#### [REQUIRED TASK]
The listing below should be written out exactly; please include all of it.

____

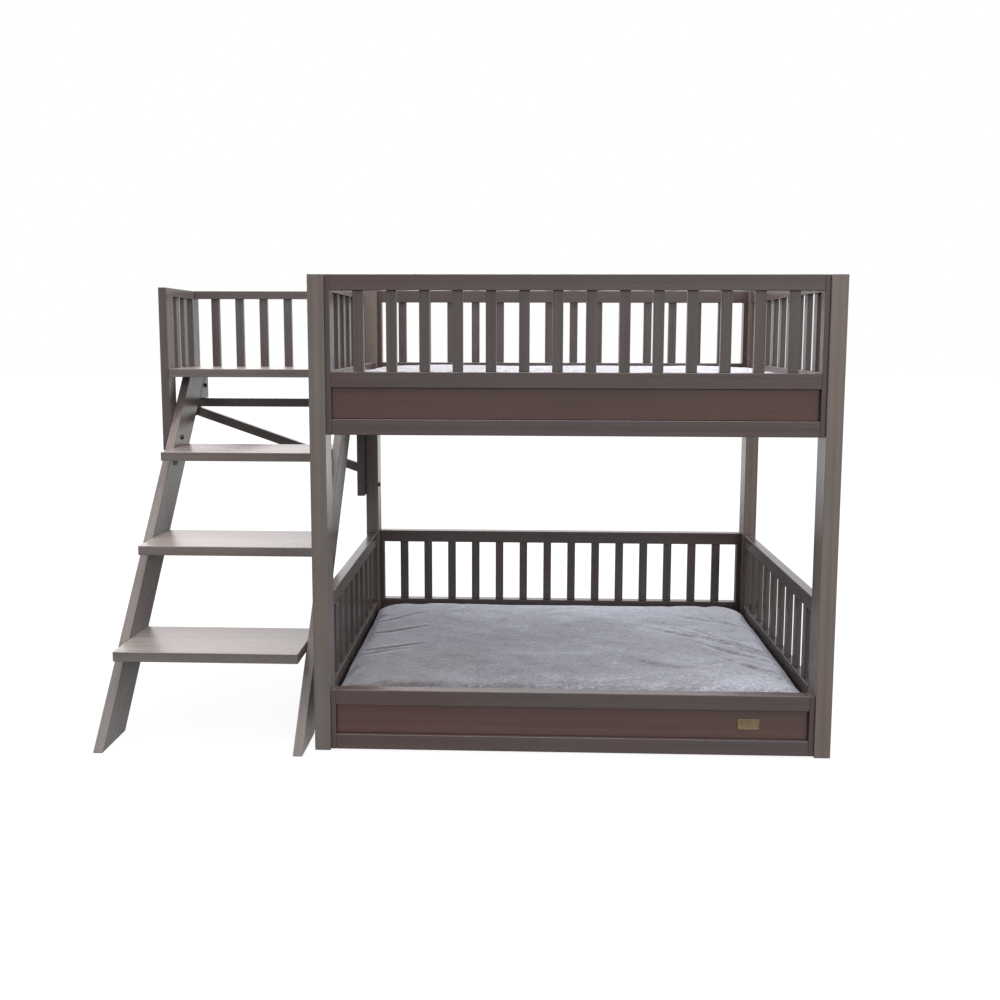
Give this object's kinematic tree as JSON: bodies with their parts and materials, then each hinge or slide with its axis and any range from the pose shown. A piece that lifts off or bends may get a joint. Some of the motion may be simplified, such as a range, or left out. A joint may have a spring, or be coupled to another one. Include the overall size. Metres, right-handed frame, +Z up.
{
  "type": "bunk bed with ladder",
  "caption": "Pet-size bunk bed in dark composite wood with slatted guards, plush cushions and a side stepladder rising to a railed landing.",
  "frame": {"origin": "on the floor, under the middle of the whole object's bounding box", "axes": "+Z up, +X to the right seen from the front (the ladder is at -X), +Y to the back"},
  "size_m": [1.308, 0.569, 0.834],
  "materials": {
    "post_composite": "satin, fine lengthwise grain",
    "rail_composite": "satin, fine lengthwise grain",
    "fascia_composite": "satin, red-brown",
    "step_composite": "satin, fine lengthwise grain",
    "deck_board": "matt",
    "plush": "short-pile plush",
    "bolt_steel": "black",
    "bracket_steel": "black",
    "glide_plastic": "matt",
    "plate_metal": "brushed, blank"
  },
  "bodies": {
    "frame": {"back_left_post": "post_composite", "back_right_post": "post_composite", "cap_nuts": "bolt_steel", "deck_bearers": "deck_board", "foot_glides": "glide_plastic", "frame_bolts": "bolt_steel", "front_left_post": "post_composite", "front_right_post": "post_composite", "landing_back_left_post": "post_composite", "landing_back_rail": "rail_composite", "landing_back_right_post": "post_composite", "landing_back_slats": "rail_composite", "landing_bolts": "bolt_steel", "landing_deck": "step_composite", "landing_diagonal_brace": "rail_composite", "landing_front_left_post": "post_composite", "landing_gussets": "rail_composite", "landing_side_rail": "rail_composite", "landing_side_slats": "rail_composite", "landing_tie_rail": "rail_composite", "left_stringer": "step_composite", "lower_back_fascia": "fascia_composite", "lower_back_fascia_rails": "rail_composite", "lower_back_slats": "rail_composite", "lower_back_top_rail": "rail_composite", "lower_deck": "deck_board", "lower_front_fascia": "fascia_composite", "lower_front_fascia_rails": "rail_composite", "lower_side_fascia_rails": "rail_composite", "lower_side_fascias": "fascia_composite", "lower_side_slats": "rail_composite", "lower_side_top_rails": "rail_composite", "lower_stiles": "rail_composite", "name_plate": "plate_metal", "right_stringer": "step_composite", "tread_1": "step_composite", "tread_2": "step_composite", "tread_3": "step_composite", "tread_brackets": "bracket_steel", "tread_screws": "bolt_steel", "upper_back_fascia": "fascia_composite", "upper_back_fascia_rails": "rail_composite", "upper_back_slats": "rail_composite", "upper_back_top_rail": "rail_composite", "upper_deck": "deck_board", "upper_front_fascia": "fascia_composite", "upper_front_fascia_rails": "rail_composite", "upper_front_slats": "rail_composite", "upper_front_top_rail": "rail_composite", "upper_left_fascia": "fascia_composite", "upper_left_fascia_rails": "rail_composite", "upper_left_slats": "rail_composite", "upper_left_top_rail": "rail_composite", "upper_right_fascia": "fascia_composite", "upper_right_fascia_rails": "rail_composite", "upper_right_slats": "rail_composite", "upper_right_top_rail": "rail_composite", "upper_stiles": "rail_composite"},
    "upper_pad": {"upper_cushion": "plush"},
    "lower_pad": {"lower_cushion": "plush"}
  },
  "joints": [
    {"name": "upper_cushion_lift", "type": "slide", "parent": "frame", "child": "upper_pad", "axis": [0, 0, 1], "range_m": [0, 0.3]},
    {"name": "lower_cushion_lift", "type": "slide", "parent": "frame", "child": "lower_pad", "axis": [0, 0, 1], "range_m": [0, 0.44]}
  ]
}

____

#### [EXERCISE OUTPUT]
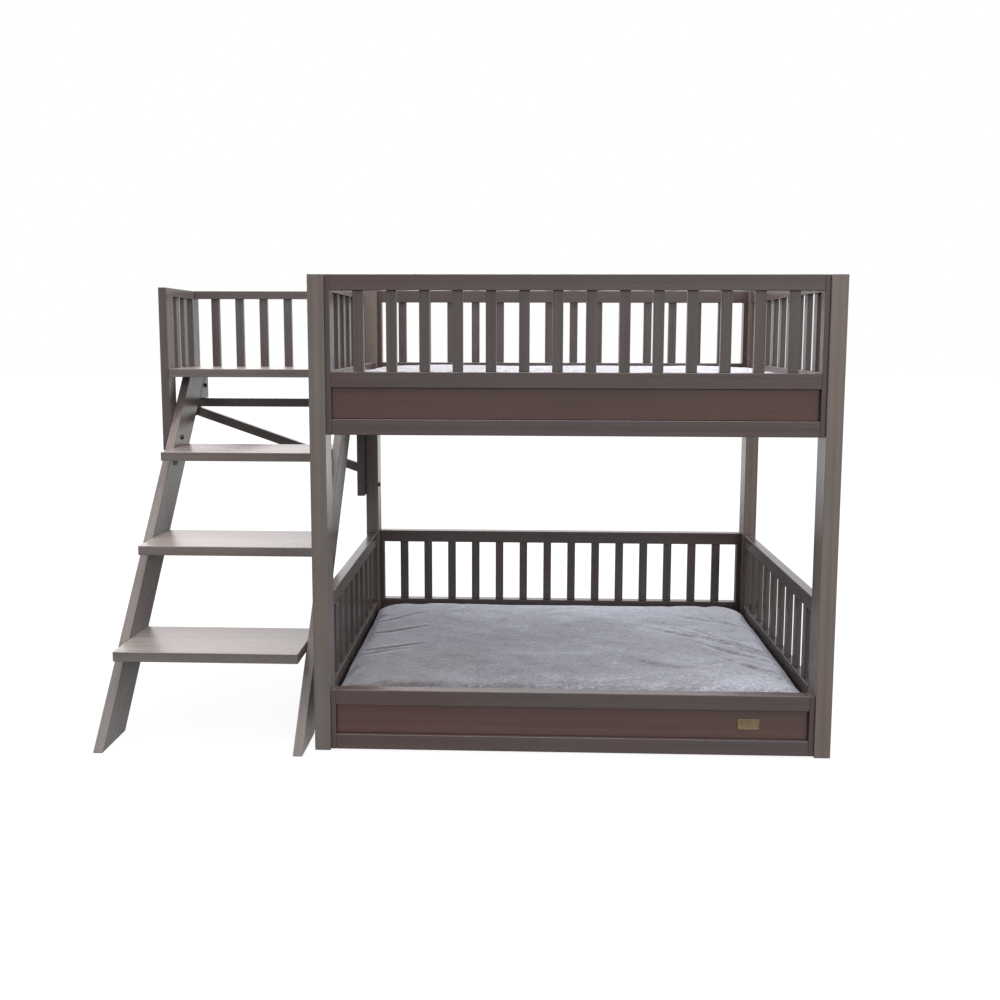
Give this object's kinematic tree as JSON: bodies with their parts and materials, then each hinge or slide with its axis and any range from the pose shown. A piece that lifts off or bends may get a joint. Some of the motion may be simplified, such as a range, or left out. A joint may have a spring, or be coupled to another one. Include the overall size. Metres, right-handed frame, +Z up.
{
  "type": "bunk bed with ladder",
  "caption": "Pet-size bunk bed in dark composite wood with slatted guards, plush cushions and a side stepladder rising to a railed landing.",
  "frame": {"origin": "on the floor, under the middle of the whole object's bounding box", "axes": "+Z up, +X to the right seen from the front (the ladder is at -X), +Y to the back"},
  "size_m": [1.308, 0.569, 0.834],
  "materials": {
    "post_composite": "satin, fine lengthwise grain",
    "rail_composite": "satin, fine lengthwise grain",
    "fascia_composite": "satin, red-brown",
    "step_composite": "satin, fine lengthwise grain",
    "deck_board": "matt",
    "plush": "short-pile plush",
    "bolt_steel": "black",
    "bracket_steel": "black",
    "glide_plastic": "matt",
    "plate_metal": "brushed, blank"
  },
  "bodies": {
    "frame": {"back_left_post": "post_composite", "back_right_post": "post_composite", "cap_nuts": "bolt_steel", "deck_bearers": "deck_board", "foot_glides": "glide_plastic", "frame_bolts": "bolt_steel", "front_left_post": "post_composite", "front_right_post": "post_composite", "landing_back_left_post": "post_composite", "landing_back_rail": "rail_composite", "landing_back_right_post": "post_composite", "landing_back_slats": "rail_composite", "landing_bolts": "bolt_steel", "landing_deck": "step_composite", "landing_diagonal_brace": "rail_composite", "landing_front_left_post": "post_composite", "landing_gussets": "rail_composite", "landing_side_rail": "rail_composite", "landing_side_slats": "rail_composite", "landing_tie_rail": "rail_composite", "left_stringer": "step_composite", "lower_back_fascia": "fascia_composite", "lower_back_fascia_rails": "rail_composite", "lower_back_slats": "rail_composite", "lower_back_top_rail": "rail_composite", "lower_deck": "deck_board", "lower_front_fascia": "fascia_composite", "lower_front_fascia_rails": "rail_composite", "lower_side_fascia_rails": "rail_composite", "lower_side_fascias": "fascia_composite", "lower_side_slats": "rail_composite", "lower_side_top_rails": "rail_composite", "lower_stiles": "rail_composite", "name_plate": "plate_metal", "right_stringer": "step_composite", "tread_1": "step_composite", "tread_2": "step_composite", "tread_3": "step_composite", "tread_brackets": "bracket_steel", "tread_screws": "bolt_steel", "upper_back_fascia": "fascia_composite", "upper_back_fascia_rails": "rail_composite", "upper_back_slats": "rail_composite", "upper_back_top_rail": "rail_composite", "upper_deck": "deck_board", "upper_front_fascia": "fascia_composite", "upper_front_fascia_rails": "rail_composite", "upper_front_slats": "rail_composite", "upper_front_top_rail": "rail_composite", "upper_left_fascia": "fascia_composite", "upper_left_fascia_rails": "rail_composite", "upper_left_slats": "rail_composite", "upper_left_top_rail": "rail_composite", "upper_right_fascia": "fascia_composite", "upper_right_fascia_rails": "rail_composite", "upper_right_slats": "rail_composite", "upper_right_top_rail": "rail_composite", "upper_stiles": "rail_composite"},
    "upper_pad": {"upper_cushion": "plush"},
    "lower_pad": {"lower_cushion": "plush"}
  },
  "joints": [
    {"name": "upper_cushion_lift", "type": "slide", "parent": "frame", "child": "upper_pad", "axis": [0, 0, 1], "range_m": [0, 0.3]},
    {"name": "lower_cushion_lift", "type": "slide", "parent": "frame", "child": "lower_pad", "axis": [0, 0, 1], "range_m": [0, 0.44]}
  ]
}